2. As mentioned before, how much will you have to teach, versus how much will your stipend be? It should not be more than one course section per semester.
3. IMPORTANT: Are the course offerings appealing? Do they match the approach you wish to take as a graduate student? Do they seem more interdisciplinary? More theoretical? Boring?
4. Look very carefully at the requirements for the degree levels. Do they seem comparable to other programs you are visiting/have visited? Do they seem rigid or old fashioned? You wouldn't believe how degree requirements vary among seemingly similar programs. Ask grad students about the exam expectations, also. Are they manageable, or impossibly difficult and arbitrary?
5. With whom on the faculty could you work, based on your interests and theirs and from word of mouth? Be sure to look at that professor(s) record for advising, both officially from departmental statistics and from grad students. Be sure you you have more than one viable option for advising in the event a professor gets a job elsewhere or retires.
6. Due to funding cuts, this is becoming less common, but do these programs have visiting professors from German-speaking universities?

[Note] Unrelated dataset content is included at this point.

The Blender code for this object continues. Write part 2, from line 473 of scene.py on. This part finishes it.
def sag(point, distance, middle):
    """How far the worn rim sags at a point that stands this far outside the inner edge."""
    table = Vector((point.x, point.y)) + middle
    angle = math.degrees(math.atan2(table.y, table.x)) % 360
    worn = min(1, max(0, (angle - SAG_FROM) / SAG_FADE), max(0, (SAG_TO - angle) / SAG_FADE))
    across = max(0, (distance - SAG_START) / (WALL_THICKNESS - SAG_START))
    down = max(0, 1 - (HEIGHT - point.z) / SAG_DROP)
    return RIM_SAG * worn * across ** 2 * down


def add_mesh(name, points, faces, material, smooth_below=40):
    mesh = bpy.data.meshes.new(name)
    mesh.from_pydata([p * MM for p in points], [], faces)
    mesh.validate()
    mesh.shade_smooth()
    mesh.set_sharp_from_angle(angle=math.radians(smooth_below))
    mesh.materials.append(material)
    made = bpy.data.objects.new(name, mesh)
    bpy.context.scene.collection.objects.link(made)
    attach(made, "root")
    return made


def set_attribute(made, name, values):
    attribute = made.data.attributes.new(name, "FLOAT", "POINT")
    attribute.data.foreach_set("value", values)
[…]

That speaks for the dynamism (or lack thereof) of certain departments.
7. Does the program allow you to take courses in other departments? There will be required outside coursework, but this speaks for the flexibility of a given department if you want to take relevant coursework in other areas.
8. Along the line of visiting scholars from German-speaking universities, does the program have international exchange options for grad students with departments abroad? This is also being phased out in many places due to low participation numbers, but this is important for language area studies.
9. Will you be able to develop professionally, academically, and intellectually for the kind of work you are interested in one day (hopefully) doing? If you want to teach undergraduates at a liberal arts college, you should ask about being able to teach upper-level courses or the possibility of designing your own course for that purpose.
In the end, so many factors will be going into making an informed decision, all of which can't be listed here. The best advice to give is to gather up the important factors, most of which are mentioned by myself and others on this thread, and consider personal factors also (you need to above all be happy where you end up, so keep location and institution in mind), in order to make the most lucrative decision over something that in the long run might not pay off in the way one might hope.